I, Tonya

One of the worst human traits is envy. Envy at what others have is a notion that has started life-long feuds, wars and death. It’s not a likeable emotion to have but sadly rules certain people’s lives until their death. ‘I, Tonya’ explores how envy can go spectacularly wrong. Based on true events which made world headlines, it’s a cautionary tale in envy getting out of control. It’s a well-made film with performances highlighting the pitfalls of envy in all its ugliness.

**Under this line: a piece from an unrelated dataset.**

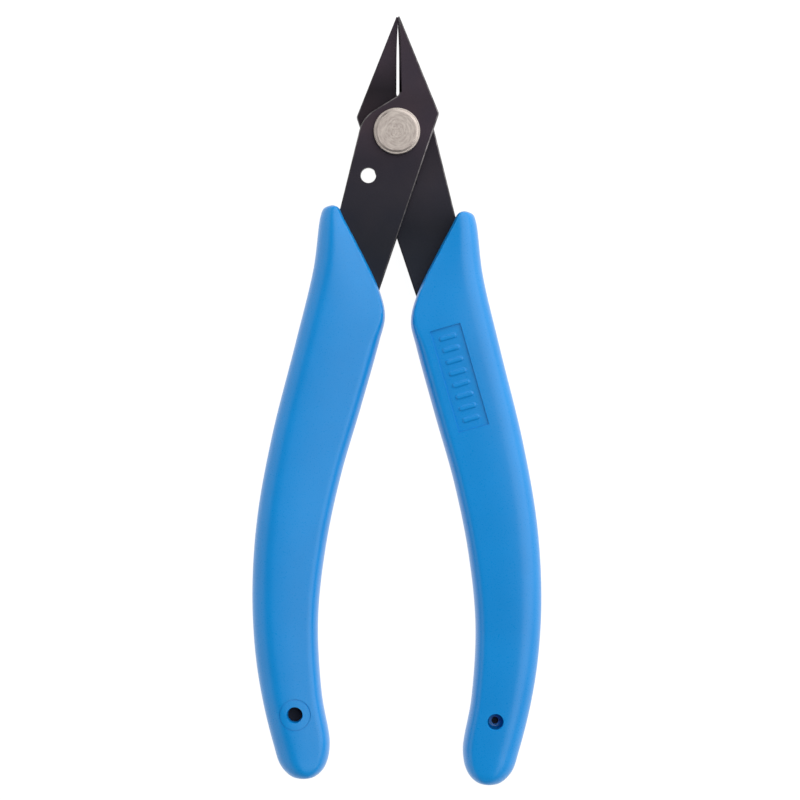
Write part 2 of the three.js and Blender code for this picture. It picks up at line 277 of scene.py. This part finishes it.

Tonya Harding (Margot Robbie) is a figure skater who has participated in the sport her whole life. Aiming for Olympic medals and being the best in her field, her ambition knows no limits. Married to Jeff (Sebastian Stan), Tonya has long tried to move from under the shadow of her controlling mother Fay (Allison Janney). When Tonya’s fiercest skating rival Nancy Kerrigan looks set to win an important contest those closest to Tonya take it upon themselves to change the outcome. Their actions unleash hell upon Tonya’s life with scandal and deception overtaking her stormy life.

‘I, Tonya’ is often unbearable viewing due to its vile, grotesque characters. That’s what makes is so compelling with the trashy, soap opera style narrative demanding attention from the first frame. ‘I, Tonya’ doesn’t shy away from the fact that it depicts a group of white trash people desperate to achieve anything at any cost. Whether it’s by deception, violence and the worshipping of greed, Tonya and her bizarre family and friends know no limits.

Thankfully the script doesn’t make Tonya Harding look like an innocent caught up in a quagmire. Her flaws and those of her husband and mother are gleefully and painfully shown. The acting is top notch with Robbie and Janney delivering powerhouse performances. Craig Gillespie directs in an almost documentary style which achieves the gritty authenticity for which he strives. The era of the 80s & 90s never looked to tacky with the skating sequences just as breath-taking as the ghastly actions of all involved.

‘I, Tonya’ won’t make you instantly love Tonya Harding. That’s why it works in exploring envy and infamy in honest and kitsch detail. But by the end you understand why things happened and Harding’s feelings towards her loved ones. Recent movie biographies haven’t been as trashy as this one, with ‘I, Tonya’ being a flashy ode to a slice of history taste definitely forgot.

Rating out of 10: 8

Molly’s Game

‘Molly’s Game’ is based on true events. Most films derived from real life tales tend to be more engrossing. This is because the situations really happened gives it a fresh intensity many fictional stories lack. ‘Molly’s Game’ also explores the world of gambling which the majority have partaken in one time or another. We all know the tension and pressure this can cause which screenwriter Aaron Sorkin, making his directorial debut, unearths with great skill.

Molly Brown (Jessica Chastain) is a former Olympic skier wanting more out of life. With her controlling father Larry (Kevin Costner) unable to tame her wild ways, Molly comes up with a sure-fire money-maker. Establishing a high-stakes poker game in New York and Los Angeles, her list of clients quickly grows. From movie stars, athletes, businessmen and eventually the Russian mob, for years, Molly is on a roll. The FBI catches on to her scheme and arrests her. Aided by her lawyer Charlie (Idris Elba), Molly attempts to ease out of her predicament before the last roll of the dice has time to settle.

Known for creating hit TV shows such as ‘the West Wing’, Aaron Sorkin utilises the same dramatic style for ‘Molly’s Game’. Featuring a character wanting to escape the predictability of life by indulging in an unpredictable pastime, Sorkin infuses a sense of danger in his script. This atmosphere is helped immeasurably by the shadowy cinematography, highlighting the dingy world Molly inhabits. Sorkin’s film benefits from Chastain’s strong performance as a woman determined to carve out her own life away from her father.

Costner and Elba also give fine performances in a generally engaging film. Whilst its momentum gradually deflates, the moments in between where Molly chooses which poker players can join her game are fascinating. This is made even more so because these events actually occurred with the world of poker having its own joys and dangers. The eyes of non-gamblers may glaze over during the technical briefings of the games but it’s the characters making ‘Molly’s Game’ compelling.

Poker playing hasn’t been this interesting as ‘Molly’s Game’ shows. Although occasionally slow with scenes amounting to padding, it’s a well-acted drama. For a first-time director, Sorkin has made a fine entrance to the silver screen with his next project hopefully as captivating as his current one.